>> start DATASET CONTENT

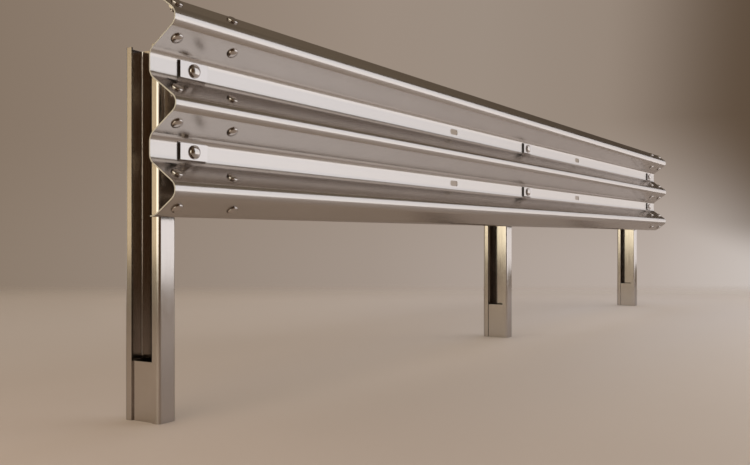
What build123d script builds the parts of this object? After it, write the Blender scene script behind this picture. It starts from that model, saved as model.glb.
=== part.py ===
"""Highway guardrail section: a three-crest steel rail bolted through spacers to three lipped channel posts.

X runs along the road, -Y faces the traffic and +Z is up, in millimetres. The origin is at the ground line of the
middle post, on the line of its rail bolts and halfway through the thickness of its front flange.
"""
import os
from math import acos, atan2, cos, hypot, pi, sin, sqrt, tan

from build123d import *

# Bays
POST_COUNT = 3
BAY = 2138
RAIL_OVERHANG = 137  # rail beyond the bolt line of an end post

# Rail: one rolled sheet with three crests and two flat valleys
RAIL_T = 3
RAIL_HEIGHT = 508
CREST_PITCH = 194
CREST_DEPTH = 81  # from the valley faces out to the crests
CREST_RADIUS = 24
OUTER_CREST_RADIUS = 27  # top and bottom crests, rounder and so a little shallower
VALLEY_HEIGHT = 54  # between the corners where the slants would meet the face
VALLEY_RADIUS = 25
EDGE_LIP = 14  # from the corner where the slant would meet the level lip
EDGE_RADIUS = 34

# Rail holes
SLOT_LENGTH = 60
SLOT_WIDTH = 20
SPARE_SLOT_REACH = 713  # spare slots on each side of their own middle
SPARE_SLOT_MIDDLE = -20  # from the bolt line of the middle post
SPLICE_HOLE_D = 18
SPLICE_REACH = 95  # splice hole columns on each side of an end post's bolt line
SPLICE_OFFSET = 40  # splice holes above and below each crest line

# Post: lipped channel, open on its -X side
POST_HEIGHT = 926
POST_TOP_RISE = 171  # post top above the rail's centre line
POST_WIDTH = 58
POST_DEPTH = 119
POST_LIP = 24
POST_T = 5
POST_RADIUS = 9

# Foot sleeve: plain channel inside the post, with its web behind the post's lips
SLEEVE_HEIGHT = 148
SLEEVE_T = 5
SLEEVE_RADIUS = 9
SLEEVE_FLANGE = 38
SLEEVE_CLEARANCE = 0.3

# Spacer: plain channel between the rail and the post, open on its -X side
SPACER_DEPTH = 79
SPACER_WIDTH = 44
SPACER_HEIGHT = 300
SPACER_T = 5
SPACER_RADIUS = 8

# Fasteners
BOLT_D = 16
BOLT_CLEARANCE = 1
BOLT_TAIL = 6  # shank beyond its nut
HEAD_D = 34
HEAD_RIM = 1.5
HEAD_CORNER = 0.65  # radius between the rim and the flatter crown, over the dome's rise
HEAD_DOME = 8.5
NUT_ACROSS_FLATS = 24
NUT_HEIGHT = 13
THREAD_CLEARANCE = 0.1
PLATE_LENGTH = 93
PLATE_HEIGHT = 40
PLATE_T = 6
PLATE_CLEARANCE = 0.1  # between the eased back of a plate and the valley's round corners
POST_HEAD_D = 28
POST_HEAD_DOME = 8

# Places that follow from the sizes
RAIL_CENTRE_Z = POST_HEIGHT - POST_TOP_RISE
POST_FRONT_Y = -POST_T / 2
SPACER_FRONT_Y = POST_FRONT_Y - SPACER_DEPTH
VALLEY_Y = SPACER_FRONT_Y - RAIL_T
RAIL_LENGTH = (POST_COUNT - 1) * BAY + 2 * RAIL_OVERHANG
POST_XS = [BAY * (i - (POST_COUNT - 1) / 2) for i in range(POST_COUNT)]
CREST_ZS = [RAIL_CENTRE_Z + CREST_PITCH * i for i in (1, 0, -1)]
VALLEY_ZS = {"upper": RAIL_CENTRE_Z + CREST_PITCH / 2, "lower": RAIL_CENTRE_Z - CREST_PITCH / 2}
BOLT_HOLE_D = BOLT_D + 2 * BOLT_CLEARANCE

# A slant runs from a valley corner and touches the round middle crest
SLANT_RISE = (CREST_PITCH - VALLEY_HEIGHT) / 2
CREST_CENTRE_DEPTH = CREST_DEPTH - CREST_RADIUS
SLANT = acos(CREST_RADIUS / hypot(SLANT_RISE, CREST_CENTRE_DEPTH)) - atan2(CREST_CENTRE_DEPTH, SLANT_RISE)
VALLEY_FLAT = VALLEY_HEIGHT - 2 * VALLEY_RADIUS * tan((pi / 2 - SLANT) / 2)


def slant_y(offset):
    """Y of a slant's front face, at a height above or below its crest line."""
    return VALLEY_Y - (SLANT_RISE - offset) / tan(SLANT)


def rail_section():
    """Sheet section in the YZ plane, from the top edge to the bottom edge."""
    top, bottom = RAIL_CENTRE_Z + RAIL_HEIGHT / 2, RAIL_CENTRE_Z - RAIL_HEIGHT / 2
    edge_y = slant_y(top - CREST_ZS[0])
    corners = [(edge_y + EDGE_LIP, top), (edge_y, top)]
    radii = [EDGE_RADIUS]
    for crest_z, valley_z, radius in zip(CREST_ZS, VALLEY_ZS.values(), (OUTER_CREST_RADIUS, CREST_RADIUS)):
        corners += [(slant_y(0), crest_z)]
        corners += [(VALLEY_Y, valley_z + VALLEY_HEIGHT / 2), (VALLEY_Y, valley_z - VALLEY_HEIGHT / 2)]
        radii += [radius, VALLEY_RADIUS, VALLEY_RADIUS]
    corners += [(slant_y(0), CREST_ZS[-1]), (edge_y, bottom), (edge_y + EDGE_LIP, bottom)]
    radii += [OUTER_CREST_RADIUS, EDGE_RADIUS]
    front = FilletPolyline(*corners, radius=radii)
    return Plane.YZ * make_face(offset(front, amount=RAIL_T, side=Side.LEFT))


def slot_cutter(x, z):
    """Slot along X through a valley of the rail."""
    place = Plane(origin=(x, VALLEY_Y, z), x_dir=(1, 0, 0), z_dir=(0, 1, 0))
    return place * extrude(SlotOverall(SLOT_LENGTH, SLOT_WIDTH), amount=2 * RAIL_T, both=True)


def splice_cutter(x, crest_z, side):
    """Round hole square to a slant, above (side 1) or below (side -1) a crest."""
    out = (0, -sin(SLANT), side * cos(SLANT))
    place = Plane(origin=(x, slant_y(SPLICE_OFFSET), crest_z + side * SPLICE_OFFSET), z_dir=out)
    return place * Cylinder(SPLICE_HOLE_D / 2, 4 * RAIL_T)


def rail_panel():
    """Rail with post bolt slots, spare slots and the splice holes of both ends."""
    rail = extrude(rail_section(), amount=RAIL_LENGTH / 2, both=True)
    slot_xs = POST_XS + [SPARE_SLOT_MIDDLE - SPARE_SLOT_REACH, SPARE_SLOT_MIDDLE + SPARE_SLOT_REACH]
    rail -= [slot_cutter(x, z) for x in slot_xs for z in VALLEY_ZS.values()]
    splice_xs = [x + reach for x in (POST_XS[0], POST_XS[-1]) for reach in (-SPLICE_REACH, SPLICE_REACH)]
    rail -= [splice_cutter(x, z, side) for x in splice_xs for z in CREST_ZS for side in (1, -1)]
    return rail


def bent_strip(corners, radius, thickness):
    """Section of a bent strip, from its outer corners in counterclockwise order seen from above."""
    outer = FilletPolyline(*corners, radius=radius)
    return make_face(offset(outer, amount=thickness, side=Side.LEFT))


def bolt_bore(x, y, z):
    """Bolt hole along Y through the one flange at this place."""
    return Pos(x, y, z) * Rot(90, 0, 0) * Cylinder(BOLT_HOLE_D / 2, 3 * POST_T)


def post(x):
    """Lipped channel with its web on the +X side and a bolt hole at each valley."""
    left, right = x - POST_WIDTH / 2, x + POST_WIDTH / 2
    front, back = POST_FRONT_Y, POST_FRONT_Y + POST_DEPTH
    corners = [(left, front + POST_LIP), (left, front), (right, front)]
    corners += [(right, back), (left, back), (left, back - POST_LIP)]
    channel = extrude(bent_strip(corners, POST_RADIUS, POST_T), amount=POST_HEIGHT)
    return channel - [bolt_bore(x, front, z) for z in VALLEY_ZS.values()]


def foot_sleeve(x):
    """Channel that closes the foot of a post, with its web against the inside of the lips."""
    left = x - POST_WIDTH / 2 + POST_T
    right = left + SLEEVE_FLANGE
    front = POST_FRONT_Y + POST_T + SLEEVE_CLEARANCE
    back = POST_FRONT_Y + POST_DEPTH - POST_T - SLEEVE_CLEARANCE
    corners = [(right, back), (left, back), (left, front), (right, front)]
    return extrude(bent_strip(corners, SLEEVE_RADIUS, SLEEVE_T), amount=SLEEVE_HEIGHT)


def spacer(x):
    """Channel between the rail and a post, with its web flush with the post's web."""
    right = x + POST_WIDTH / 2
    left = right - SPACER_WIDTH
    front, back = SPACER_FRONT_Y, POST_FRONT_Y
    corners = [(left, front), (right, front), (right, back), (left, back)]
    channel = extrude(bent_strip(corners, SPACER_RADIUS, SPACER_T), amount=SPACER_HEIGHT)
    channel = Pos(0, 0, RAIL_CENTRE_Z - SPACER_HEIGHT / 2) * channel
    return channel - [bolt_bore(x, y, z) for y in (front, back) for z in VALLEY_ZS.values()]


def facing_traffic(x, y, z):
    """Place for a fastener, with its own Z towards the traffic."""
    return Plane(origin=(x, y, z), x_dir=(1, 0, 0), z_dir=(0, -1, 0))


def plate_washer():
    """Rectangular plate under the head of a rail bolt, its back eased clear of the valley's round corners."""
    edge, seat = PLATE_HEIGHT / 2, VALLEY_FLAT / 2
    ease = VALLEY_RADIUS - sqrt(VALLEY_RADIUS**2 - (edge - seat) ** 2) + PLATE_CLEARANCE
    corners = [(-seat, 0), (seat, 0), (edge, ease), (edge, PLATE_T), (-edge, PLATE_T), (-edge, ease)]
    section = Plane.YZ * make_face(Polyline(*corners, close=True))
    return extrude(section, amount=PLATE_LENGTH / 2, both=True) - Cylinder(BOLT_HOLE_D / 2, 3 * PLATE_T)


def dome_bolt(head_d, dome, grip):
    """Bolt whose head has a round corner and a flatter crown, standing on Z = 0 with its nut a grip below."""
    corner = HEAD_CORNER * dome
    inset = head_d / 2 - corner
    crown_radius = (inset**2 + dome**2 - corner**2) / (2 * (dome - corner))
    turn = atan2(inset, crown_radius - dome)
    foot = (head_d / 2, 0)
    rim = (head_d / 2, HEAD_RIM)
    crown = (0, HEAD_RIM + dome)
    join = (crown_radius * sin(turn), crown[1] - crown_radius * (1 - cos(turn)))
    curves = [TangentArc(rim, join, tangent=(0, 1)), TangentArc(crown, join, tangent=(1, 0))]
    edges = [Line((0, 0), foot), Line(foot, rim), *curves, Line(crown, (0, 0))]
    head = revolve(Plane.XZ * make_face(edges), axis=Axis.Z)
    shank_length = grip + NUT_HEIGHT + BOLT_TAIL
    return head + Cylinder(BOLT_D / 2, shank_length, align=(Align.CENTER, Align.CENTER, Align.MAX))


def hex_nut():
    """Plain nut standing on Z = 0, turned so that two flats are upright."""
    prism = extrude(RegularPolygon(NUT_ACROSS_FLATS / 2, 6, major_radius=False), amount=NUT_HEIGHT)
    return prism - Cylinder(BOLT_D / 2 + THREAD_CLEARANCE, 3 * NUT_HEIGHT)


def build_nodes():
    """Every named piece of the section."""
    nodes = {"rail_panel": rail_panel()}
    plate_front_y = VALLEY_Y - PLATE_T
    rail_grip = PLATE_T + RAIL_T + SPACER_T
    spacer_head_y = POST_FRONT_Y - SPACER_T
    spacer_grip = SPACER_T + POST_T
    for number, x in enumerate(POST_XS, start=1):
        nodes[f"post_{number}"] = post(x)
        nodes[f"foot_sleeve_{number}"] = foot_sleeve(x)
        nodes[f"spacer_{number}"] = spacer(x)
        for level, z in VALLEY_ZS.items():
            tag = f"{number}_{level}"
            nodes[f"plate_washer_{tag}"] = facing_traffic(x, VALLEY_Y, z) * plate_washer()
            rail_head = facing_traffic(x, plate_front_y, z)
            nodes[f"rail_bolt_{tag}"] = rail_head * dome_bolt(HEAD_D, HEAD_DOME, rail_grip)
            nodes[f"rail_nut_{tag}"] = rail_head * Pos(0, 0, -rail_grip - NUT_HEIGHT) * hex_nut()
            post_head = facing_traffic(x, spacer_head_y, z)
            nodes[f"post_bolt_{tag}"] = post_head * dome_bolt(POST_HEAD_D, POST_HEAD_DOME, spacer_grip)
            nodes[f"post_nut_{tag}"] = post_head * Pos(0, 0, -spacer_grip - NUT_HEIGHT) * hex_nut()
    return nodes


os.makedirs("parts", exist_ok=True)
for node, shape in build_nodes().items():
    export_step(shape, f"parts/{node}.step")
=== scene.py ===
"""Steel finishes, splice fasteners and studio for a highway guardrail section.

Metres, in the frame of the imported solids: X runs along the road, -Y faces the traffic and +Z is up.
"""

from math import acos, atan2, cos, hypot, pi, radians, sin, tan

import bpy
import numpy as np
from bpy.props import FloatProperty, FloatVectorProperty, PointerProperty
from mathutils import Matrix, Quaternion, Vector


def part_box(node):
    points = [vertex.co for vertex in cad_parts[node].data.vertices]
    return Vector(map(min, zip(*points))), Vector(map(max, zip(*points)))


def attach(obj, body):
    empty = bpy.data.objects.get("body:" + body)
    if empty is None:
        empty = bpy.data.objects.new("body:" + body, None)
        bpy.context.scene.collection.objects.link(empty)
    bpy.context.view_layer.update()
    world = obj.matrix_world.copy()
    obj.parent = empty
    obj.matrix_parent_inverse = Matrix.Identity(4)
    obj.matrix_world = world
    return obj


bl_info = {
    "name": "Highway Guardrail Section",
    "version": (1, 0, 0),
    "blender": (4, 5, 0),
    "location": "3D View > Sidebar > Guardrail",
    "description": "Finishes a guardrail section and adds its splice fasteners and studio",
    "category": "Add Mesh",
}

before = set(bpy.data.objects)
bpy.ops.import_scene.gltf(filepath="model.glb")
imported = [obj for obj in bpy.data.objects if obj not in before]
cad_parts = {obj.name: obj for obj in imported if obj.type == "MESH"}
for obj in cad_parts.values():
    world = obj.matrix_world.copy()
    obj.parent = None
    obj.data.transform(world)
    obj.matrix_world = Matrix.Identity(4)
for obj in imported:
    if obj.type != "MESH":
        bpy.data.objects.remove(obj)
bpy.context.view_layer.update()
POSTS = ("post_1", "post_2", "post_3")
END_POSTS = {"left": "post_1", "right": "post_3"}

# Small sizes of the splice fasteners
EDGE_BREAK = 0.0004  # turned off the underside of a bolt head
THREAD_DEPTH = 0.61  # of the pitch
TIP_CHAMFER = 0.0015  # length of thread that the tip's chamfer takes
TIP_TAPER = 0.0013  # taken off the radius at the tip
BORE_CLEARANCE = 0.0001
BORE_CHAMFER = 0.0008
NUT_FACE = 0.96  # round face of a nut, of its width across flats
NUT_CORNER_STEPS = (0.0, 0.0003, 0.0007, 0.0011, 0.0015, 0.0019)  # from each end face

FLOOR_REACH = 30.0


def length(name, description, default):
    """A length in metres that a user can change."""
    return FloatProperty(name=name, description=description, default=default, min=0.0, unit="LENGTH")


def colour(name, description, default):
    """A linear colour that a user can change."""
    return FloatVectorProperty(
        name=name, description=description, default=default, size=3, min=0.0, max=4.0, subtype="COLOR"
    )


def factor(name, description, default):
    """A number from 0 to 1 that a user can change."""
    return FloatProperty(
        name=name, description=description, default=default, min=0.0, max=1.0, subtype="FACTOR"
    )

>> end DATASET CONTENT

## EXERCISE BRIEF
Exactly reproduce the lines that run from the line bearing "dome_bolt(POST_HEAD_D, POST_HEAD_DOME, spacer_grip)" through the line bearing "from mathutils import", with both end lines included.

## THE RESPONSE
            nodes[f"post_bolt_{tag}"] = post_head * dome_bolt(POST_HEAD_D, POST_HEAD_DOME, spacer_grip)
            nodes[f"post_nut_{tag}"] = post_head * Pos(0, 0, -spacer_grip - NUT_HEIGHT) * hex_nut()
    return nodes


os.makedirs("parts", exist_ok=True)
for node, shape in build_nodes().items():
    export_step(shape, f"parts/{node}.step")
=== scene.py ===
"""Steel finishes, splice fasteners and studio for a highway guardrail section.

Metres, in the frame of the imported solids: X runs along the road, -Y faces the traffic and +Z is up.
"""

from math import acos, atan2, cos, hypot, pi, radians, sin, tan

import bpy
import numpy as np
from bpy.props import FloatProperty, FloatVectorProperty, PointerProperty
from mathutils import Matrix, Quaternion, Vector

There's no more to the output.